I think your point is a fair one. The distinction is that it's easy to write a contextual SQL query for any one GraphQL query when your database model closely matches your API objects. "Contextual" means that sometimes this requires a "side effect" to happen (eg. creating an index on a column in the SQL DB).

Making it generic and performant at the same time is where the complexity is.

It would be akin to saying how, since knowing that you might need an index in the SQL database is simple, a RDBMS could decide to create those indexes for you.

tehbeard · on May 6, 2022

You're conflating a hand coded and optimized query vs. Building a system to take a tree and generate said optimized query automatically and quickly and correctly.

tshaddox · on May 6, 2022

I don't think I'm conflating it. jseban's comment indicates that anyone who knows how to write simple SQL queries would get no benefit from using GraphQL to consume data, which must mean that there is a simple SQL query that can be written to fulfill any GraphQL query.

marcosdumay · on May 6, 2022

> there is a simple SQL query that can be written to fulfill any GraphQL query

This is true (as long as you expect both queries to be simple, or allow both to be complex).

But the conclusion you get up there is wrong and (obviously) does not follow from that. Creating a software that translate any one query into the other is a very difficult task.

charcircuit · on May 6, 2022

Not all of the data sources for graphql may be in a single database. They may not necessarily even be stored in something that can be accessed with SQL.

ushakov · on May 6, 2022

[flagged]

jdlshore · on May 6, 2022

Let's not stereotype a whole category of people.

est · on May 6, 2022

> it feels like writing your own database. You have to create a query plan, handle optimizations, corner cases, etc.

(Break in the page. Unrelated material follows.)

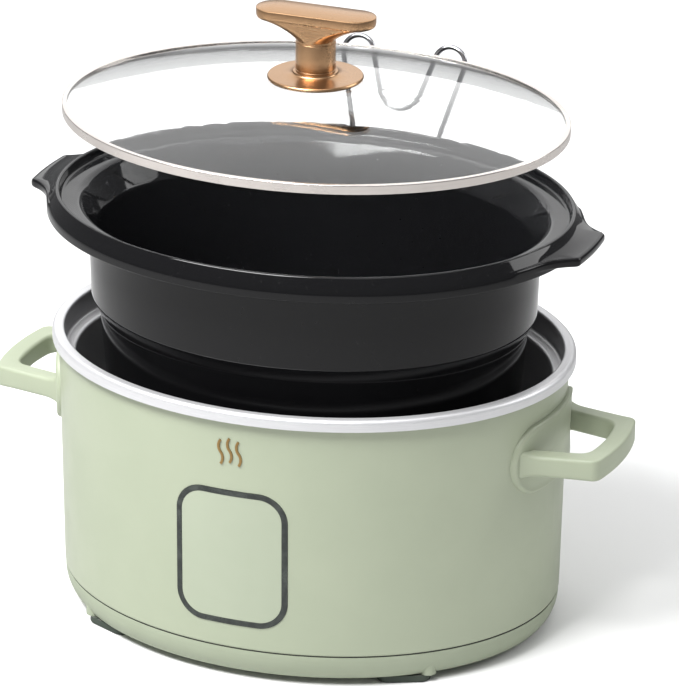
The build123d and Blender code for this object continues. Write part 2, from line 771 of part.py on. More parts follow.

The culprit is "micro" services. The whole thing was invented by a "software consulting" firm to milk as much billable hours as possible to make a system over-engineered and costy to support but easy to split into multi-layer/multi-stage outsourcing teams/phases, the industry fail into this stupid trap, and the burden was shifted into web & mobile clients, the next thing they realize is sometimes they have to make queries inside while loops.

If your data can be "planed" or "optimized" via a single centralized "GraphQL gateway", then it probably can be centralized inside a single database transaction call with so-out-of-date-you-should-never-use JOINs.

I recently had to render a user feed page, query uid for fids then fid with cmt-ids then each cmt-id for uids for avatar/nick and such, all from a stupid user profile lookup "micro" service, provided by another department, which only accept one param per query (spoiler alert: it's an "anti-pattern", but a sweet "optimization goals" for your next "sprint milestone"), I had to carefully and cleverly combine all those data needed make them as parallel lookups in async with a very good re-usable batch loader class. Which makes me wonder, if all those data sits right inside the same db, why bother scatter them into so many service pipes, then gather them in an PITA fashion?

As a developer I am not against GraphQL or Microservices because it pays, and it's a good pile of tech jargon to confuse the non-tech people and it really sticks, but from a pure technical point of view it's a waste of cpu0 power and emits needless CO2.

alisonatwork · on May 6, 2022

Although the microservices terminology might have been invented by a software consulting firm, distributed architecture already existed and solved problems for many large companies that needed to scale their products (and development processes) beyond what a small team hitting a single database could achieve.

However, I think that's the key point to keep in mind when considering whether GraphQL is a good fit - if you don't already have multiple domain-specific services in your infrastructure, then adding a GraphQL gateway service doesn't make a huge amount of sense to me, because you could've just had your small team of front end developers talk to your small team of back end developers to create exactly the optimized endpoints they needed to solve the problem.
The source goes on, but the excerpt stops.